OBJECTIVE = Take the line that contains "obj.parent = None" and each line after it in the material below, and transcribe them exactly, stopping at the end.

DATA SHOWN =

········

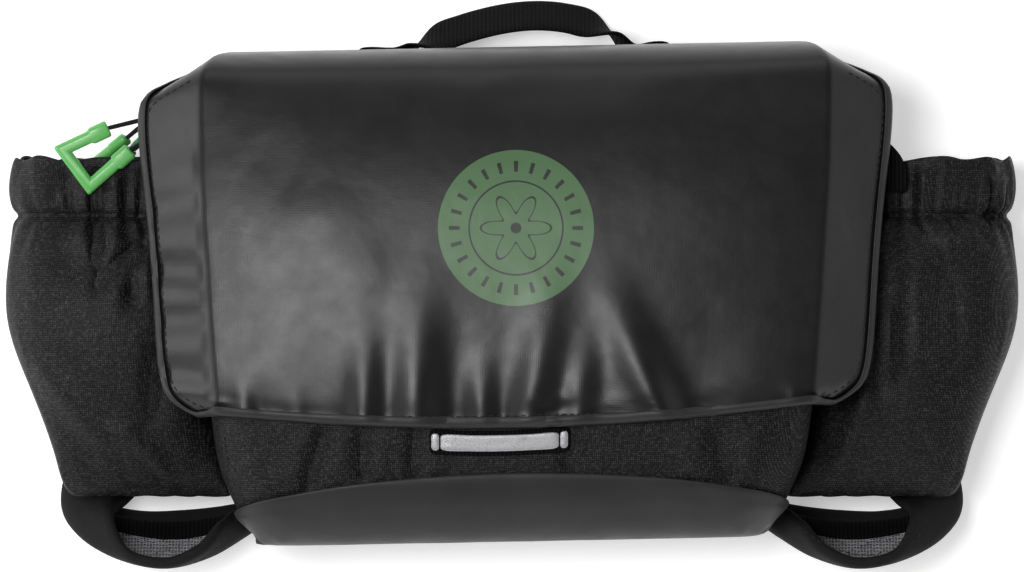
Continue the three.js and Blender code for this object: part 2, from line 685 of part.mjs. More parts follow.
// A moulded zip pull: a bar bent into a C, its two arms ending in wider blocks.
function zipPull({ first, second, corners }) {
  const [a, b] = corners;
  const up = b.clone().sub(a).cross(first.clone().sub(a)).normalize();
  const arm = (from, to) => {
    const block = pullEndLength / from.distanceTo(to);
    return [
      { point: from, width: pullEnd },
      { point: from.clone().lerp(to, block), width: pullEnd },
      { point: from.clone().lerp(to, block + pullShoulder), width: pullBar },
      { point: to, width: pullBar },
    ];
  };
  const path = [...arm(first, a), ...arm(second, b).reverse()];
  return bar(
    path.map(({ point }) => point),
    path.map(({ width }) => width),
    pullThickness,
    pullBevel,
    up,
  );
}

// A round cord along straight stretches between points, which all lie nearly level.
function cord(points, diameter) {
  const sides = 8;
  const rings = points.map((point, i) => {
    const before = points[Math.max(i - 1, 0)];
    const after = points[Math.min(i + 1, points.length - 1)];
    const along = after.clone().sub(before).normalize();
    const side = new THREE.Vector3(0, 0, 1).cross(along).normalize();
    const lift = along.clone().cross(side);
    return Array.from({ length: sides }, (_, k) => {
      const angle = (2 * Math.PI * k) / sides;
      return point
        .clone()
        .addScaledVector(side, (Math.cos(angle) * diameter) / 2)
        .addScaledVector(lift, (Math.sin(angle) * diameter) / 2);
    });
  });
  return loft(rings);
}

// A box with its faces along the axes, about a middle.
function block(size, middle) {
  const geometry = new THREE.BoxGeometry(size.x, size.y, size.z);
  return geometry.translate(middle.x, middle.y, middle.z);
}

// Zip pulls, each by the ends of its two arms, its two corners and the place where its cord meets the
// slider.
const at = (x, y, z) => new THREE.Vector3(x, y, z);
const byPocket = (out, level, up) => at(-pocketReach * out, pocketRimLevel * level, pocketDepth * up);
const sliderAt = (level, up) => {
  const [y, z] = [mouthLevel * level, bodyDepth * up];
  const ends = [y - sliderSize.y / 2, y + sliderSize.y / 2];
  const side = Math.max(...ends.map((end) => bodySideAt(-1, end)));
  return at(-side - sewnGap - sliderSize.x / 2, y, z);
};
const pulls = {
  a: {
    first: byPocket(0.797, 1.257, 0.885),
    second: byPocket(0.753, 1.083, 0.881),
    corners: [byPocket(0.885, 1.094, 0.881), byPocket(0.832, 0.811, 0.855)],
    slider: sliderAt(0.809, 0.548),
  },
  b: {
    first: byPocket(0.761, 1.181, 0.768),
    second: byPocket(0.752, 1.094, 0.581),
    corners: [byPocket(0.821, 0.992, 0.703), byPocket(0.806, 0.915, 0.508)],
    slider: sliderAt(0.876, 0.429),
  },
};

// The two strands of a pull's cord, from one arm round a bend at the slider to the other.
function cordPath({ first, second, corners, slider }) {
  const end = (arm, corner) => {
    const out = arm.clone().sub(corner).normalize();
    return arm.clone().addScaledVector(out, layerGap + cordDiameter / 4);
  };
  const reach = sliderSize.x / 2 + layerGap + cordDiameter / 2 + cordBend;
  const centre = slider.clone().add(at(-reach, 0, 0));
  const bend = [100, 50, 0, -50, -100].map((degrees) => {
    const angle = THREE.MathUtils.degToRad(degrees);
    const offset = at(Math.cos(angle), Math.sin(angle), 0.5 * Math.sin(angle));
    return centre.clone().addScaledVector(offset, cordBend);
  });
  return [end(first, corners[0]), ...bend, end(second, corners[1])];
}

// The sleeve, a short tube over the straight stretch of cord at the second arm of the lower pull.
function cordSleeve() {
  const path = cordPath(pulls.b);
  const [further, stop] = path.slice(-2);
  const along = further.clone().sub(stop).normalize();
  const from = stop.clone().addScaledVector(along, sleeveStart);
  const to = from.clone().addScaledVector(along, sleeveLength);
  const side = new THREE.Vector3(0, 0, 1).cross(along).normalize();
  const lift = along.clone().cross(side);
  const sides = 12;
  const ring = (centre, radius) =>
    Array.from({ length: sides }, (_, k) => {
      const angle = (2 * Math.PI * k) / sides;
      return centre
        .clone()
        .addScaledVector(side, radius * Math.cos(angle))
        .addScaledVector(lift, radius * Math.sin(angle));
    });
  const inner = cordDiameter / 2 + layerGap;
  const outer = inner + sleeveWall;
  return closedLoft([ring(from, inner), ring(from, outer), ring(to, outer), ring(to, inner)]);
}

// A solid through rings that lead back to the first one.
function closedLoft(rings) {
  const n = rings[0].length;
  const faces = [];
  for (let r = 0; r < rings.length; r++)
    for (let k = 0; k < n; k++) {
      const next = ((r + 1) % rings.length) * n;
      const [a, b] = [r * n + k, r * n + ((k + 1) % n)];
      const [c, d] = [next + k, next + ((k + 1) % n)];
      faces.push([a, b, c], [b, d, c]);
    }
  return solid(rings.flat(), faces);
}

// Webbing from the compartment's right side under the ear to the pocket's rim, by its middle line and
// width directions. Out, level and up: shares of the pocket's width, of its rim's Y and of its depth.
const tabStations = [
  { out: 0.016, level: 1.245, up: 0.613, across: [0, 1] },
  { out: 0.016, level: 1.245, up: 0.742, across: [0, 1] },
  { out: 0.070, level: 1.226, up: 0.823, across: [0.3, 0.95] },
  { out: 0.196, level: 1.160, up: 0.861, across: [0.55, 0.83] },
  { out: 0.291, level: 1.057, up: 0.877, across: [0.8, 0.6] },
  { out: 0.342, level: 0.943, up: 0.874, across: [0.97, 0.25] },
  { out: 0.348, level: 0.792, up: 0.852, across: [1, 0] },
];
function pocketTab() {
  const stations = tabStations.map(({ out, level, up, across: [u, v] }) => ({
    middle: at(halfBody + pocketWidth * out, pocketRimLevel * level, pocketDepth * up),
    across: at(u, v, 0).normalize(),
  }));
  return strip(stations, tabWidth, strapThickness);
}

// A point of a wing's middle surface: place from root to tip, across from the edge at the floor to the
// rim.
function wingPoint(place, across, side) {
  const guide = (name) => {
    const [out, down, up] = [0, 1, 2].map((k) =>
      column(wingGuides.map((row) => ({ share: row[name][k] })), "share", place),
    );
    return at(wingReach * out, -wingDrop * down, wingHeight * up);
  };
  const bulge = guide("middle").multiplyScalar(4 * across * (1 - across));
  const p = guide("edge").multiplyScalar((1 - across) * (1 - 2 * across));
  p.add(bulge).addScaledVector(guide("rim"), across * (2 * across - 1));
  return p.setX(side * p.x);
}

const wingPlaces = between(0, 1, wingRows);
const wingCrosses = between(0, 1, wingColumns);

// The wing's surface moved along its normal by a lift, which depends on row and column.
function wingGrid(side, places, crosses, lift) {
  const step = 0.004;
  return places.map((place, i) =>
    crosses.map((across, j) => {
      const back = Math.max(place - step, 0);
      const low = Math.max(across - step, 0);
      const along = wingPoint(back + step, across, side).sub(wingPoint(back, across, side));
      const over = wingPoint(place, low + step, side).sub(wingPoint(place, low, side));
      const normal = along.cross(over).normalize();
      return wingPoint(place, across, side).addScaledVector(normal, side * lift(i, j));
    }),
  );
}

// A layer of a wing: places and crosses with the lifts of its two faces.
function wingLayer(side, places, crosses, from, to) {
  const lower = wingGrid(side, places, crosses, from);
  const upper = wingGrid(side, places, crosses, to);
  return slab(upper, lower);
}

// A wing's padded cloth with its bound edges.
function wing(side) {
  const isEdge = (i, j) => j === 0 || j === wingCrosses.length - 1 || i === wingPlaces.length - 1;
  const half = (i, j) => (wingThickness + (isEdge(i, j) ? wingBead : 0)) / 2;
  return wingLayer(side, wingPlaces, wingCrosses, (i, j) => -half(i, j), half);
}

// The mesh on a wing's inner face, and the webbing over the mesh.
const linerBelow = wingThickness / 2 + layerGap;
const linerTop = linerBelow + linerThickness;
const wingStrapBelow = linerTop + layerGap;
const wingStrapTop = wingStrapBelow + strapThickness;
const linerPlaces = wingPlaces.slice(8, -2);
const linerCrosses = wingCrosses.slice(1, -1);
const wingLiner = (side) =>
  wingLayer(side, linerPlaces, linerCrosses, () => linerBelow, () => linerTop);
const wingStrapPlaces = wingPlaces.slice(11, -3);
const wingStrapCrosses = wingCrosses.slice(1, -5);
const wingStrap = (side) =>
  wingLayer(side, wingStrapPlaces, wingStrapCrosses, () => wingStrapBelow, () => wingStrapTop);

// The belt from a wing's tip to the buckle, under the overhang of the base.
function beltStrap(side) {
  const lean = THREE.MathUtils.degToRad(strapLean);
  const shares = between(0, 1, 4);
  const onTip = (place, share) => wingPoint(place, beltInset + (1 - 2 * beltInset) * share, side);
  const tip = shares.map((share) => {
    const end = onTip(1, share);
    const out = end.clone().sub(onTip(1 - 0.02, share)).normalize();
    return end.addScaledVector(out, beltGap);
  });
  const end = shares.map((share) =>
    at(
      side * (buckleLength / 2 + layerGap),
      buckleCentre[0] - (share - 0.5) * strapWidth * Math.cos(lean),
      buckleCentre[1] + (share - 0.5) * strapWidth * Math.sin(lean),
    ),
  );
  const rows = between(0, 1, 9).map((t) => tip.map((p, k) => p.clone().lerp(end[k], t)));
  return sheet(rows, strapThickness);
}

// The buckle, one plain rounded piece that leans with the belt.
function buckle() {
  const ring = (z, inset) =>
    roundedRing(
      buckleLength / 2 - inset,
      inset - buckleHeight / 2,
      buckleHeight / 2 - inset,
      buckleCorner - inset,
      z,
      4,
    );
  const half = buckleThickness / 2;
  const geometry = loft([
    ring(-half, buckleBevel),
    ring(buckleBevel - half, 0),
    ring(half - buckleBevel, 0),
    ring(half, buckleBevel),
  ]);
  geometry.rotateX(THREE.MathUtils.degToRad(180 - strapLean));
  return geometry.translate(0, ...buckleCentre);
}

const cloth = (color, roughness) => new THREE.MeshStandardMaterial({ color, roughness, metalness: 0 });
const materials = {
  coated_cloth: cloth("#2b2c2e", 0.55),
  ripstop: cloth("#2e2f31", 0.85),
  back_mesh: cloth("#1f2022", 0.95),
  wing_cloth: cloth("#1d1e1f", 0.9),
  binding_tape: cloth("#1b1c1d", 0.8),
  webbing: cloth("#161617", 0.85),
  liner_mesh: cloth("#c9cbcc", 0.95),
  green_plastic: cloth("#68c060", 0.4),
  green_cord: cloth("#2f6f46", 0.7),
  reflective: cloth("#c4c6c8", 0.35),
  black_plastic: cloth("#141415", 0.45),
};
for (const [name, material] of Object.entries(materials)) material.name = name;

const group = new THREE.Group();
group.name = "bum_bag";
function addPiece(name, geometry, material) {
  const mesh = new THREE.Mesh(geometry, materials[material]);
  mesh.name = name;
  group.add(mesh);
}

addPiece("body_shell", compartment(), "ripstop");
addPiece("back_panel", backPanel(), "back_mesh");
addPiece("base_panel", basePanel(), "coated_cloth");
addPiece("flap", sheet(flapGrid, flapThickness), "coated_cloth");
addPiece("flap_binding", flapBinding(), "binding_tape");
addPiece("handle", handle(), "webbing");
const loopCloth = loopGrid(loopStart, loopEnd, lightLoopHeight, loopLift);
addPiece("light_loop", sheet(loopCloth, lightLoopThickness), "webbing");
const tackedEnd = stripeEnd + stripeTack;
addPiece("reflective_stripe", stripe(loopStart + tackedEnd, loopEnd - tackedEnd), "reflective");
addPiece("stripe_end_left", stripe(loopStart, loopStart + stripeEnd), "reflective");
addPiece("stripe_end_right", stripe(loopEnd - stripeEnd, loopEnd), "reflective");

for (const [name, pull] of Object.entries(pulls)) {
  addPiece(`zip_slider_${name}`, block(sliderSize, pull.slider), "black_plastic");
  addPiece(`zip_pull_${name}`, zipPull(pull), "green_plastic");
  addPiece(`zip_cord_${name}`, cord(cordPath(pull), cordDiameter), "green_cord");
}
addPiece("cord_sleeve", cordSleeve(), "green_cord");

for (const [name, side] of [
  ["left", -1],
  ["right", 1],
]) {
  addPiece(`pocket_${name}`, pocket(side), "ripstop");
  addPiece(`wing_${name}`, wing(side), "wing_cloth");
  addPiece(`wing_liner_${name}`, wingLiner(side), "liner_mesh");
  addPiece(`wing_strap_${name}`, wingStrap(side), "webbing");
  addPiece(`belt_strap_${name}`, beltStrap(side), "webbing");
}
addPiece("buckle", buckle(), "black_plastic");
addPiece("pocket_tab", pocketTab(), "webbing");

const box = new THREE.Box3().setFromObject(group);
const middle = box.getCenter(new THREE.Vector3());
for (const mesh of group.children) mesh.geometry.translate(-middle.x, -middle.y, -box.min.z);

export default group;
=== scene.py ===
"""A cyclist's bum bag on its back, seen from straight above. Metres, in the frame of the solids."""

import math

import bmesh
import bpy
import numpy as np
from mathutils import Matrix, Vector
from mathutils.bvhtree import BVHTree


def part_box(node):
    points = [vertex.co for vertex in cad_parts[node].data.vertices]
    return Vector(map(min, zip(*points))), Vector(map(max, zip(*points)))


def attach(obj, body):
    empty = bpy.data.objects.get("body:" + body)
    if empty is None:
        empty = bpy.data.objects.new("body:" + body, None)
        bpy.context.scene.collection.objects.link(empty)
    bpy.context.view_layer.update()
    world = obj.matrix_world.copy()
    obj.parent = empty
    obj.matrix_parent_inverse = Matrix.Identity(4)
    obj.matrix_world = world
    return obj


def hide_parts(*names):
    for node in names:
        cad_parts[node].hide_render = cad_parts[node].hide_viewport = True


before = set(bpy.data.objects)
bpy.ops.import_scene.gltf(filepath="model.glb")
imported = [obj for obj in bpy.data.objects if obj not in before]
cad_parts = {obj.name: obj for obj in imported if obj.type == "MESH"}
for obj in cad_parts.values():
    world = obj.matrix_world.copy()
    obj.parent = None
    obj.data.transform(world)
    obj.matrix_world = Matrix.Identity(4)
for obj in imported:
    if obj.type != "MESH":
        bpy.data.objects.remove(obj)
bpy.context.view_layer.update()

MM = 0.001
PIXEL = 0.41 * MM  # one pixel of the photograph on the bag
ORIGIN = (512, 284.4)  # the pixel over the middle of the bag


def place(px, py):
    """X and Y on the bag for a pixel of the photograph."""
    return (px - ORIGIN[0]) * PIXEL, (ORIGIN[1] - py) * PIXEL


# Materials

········

RESULT FOR THIS EXERCISE =
    obj.parent = None
    obj.data.transform(world)
    obj.matrix_world = Matrix.Identity(4)
for obj in imported:
    if obj.type != "MESH":
        bpy.data.objects.remove(obj)
bpy.context.view_layer.update()

MM = 0.001
PIXEL = 0.41 * MM  # one pixel of the photograph on the bag
ORIGIN = (512, 284.4)  # the pixel over the middle of the bag


def place(px, py):
    """X and Y on the bag for a pixel of the photograph."""
    return (px - ORIGIN[0]) * PIXEL, (ORIGIN[1] - py) * PIXEL


# Materials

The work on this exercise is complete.